EU Farm to Fork strategy is a major opportunity to realign our relationship with the environment

However, it needs to be done properly, and must not shy away from addressing agriculture's biggest issues, says Francisco Guerreiro.
Francisco Guerreiro | Photo credit: European Parliament Audiovisual

By Francisco Guerreiro

Francisco Guerreiro (PT, Greens/EFA) is a vice-chair of Parliament’s Agriculture and Rural Development Committee

28 Oct 2020

@FGuerreiroMEP

In theory, the Farm to Fork (F2F) Strategy has the potential to revolutionise how we produce and consume our food in the European Union and ensure its a­ffordability, sustainability and security, just as Commission President Ursula von der Leyen promised.

Nevertheless, in practice, the concrete, bold and much-needed measures to tackle the biggest problem in agriculture seem to be missing from the F2F strategy.
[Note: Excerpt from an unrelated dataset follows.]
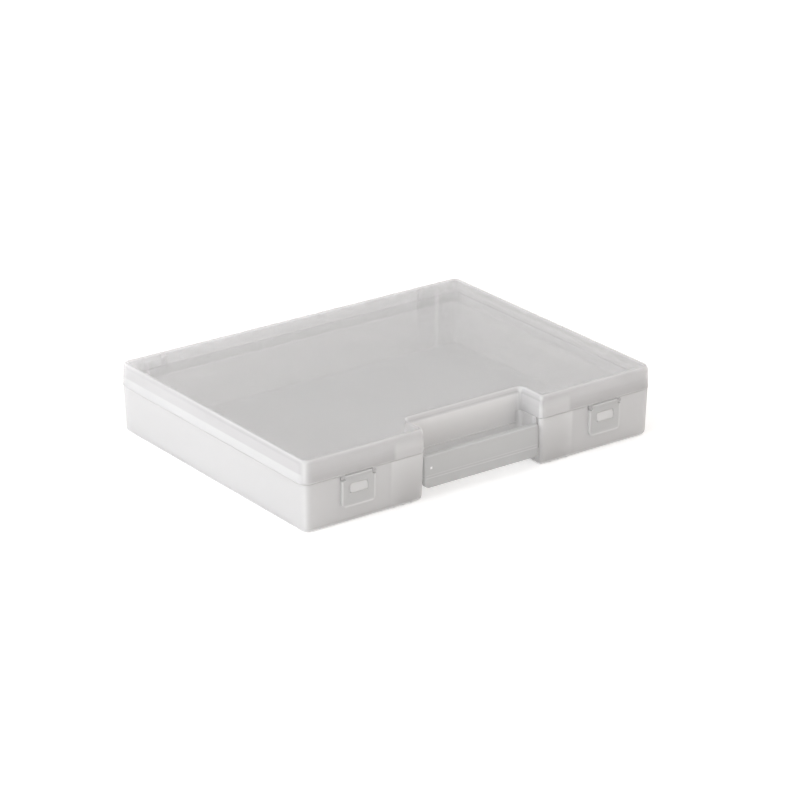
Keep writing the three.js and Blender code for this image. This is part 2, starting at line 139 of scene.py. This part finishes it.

I am referring to the elephant in the room, the one that the institutions consistently fail to target when proposing measures to tackle the current environmental catastrophe, namely the intensive livestock sector.

The F2F Strategy actually recognises that 70 percent of emissions from agriculture come from the animal farming sector, and that 68 percent of the total agricultural land is used for animal production.

“In practice, the concrete, bold and much-needed measures to tackle the biggest problem in agriculture seem to be missing from the F2F strategy”

It also recognises that “moving to a more plant-based diet with less red and processed meats and with more fruits and vegetables will reduce not only risks of life threatening diseases, but also the environmental impact of the food system”; and that “while average intakes of (...) red meat (...) continue to exceed recommendations, consumption of whole-grain cereals, fruit and vegetables, legumes and nuts is insufficient”.

From the strategy, we can take it that the Commission is aware that we need to cut meat consumption and replace it with plant proteins. However, where then are the measures that would allow us to make this paradigm shift at the speed the environment requires? And why was dairy excluded from the discussion? The Commission should have proposed tax incentives for the F2F to be directed towards specific and sustainable plant-based products, in order to make them more affordable.

At the same time, the price of animal products should reflect their environmental footprint; such as associated greenhouse gas emissions and land use. This latter measure would, of course, be highly controversial; however, if meat retail prices continue to be low and fail to reflect the true cost (due to subsidies and externalisation of ecologic impacts), citizens will continue to have incentives to buy it. This is not what the F2F aims to achieve.

Furthermore, farmers should be eligible for incentives to switch to producing plant-proteins for human consumption. Also, measures for promoting protein crops for human consumption should have been included in the legislative proposal for a framework for a sustainable food system (to be published by the end of 2023), which is listed as an Action in the strategy.

Simplifying our food chain would enable us to reduce emissions and improve food affordability and security, but this is not what we practice. Instead, we grow or import crops to feed animals and then eat the animals when we should be eating the crops ourselves.

Fisheries are also a critical sector for the environment: the strategy fails to set comprehensive measures and goals for a transition to a low-impact fishing industry. This involves ending overfishing, ensuring that fisheries are fully monitored and controlled, banning destructive practices, nonselective fishing gear and eliminating the bycatch of sensitive species. When stating that fish consumption in the EU is ‘insufficient’, the strategy also fails to protect our oceans by making a clear call for us to eat more.

On aquaculture, the Commission has also failed to set wide-ranging measures and goals for a full transition to environmentally responsible and low impact aquaculture. The bottom line is that the F2F strategy has set some ambitious and welcome targets, such as pesticide reduction by 50 percent by 2030 and a 50 percent reduction in the sales of antimicrobials for farmed animals and in aquaculture by 2030.

“By continuing to shield the strongly lobbied meat, dairy, fishing and aquaculture industries, the Commission has avoided tackling the problem at its roots”

However, critical food sectors with high environmental impacts have not been effectively addressed. Food affordability and security go hand-in-hand with sustainability. By continuing to shield the strongly lobbied meat, dairy, fishing and aquaculture industries, the Commission has avoided tackling the problem at its roots.

In addition to these sectors, there is a fundamental component that must also be mentioned here - long supply chains. The COVID-19 pandemic has demonstrated how our dependency on these chains has made our food system fragile, and the Commission has aimed - in the F2F - to change this: “to create shorter supply chains [it] will support reducing dependence on long-haul transportation”. Yet how will this manifest itself?

Many of the actions proposed in the document are simply too vague for a proper analysis, and this is one of them. Even with the vagueness attached to many of the proposed actions, the Commission’s F2F proposal still needs to be scrutinised by the European Parliament.

For the sake of future generations, I hope that the MEPs are suitably critical towards it. They need to ensure that it favours the environment and that they do not water down, in any way, the Commission’s progressive ambitions that offer the potential to bring us one step closer to carbon neutrality.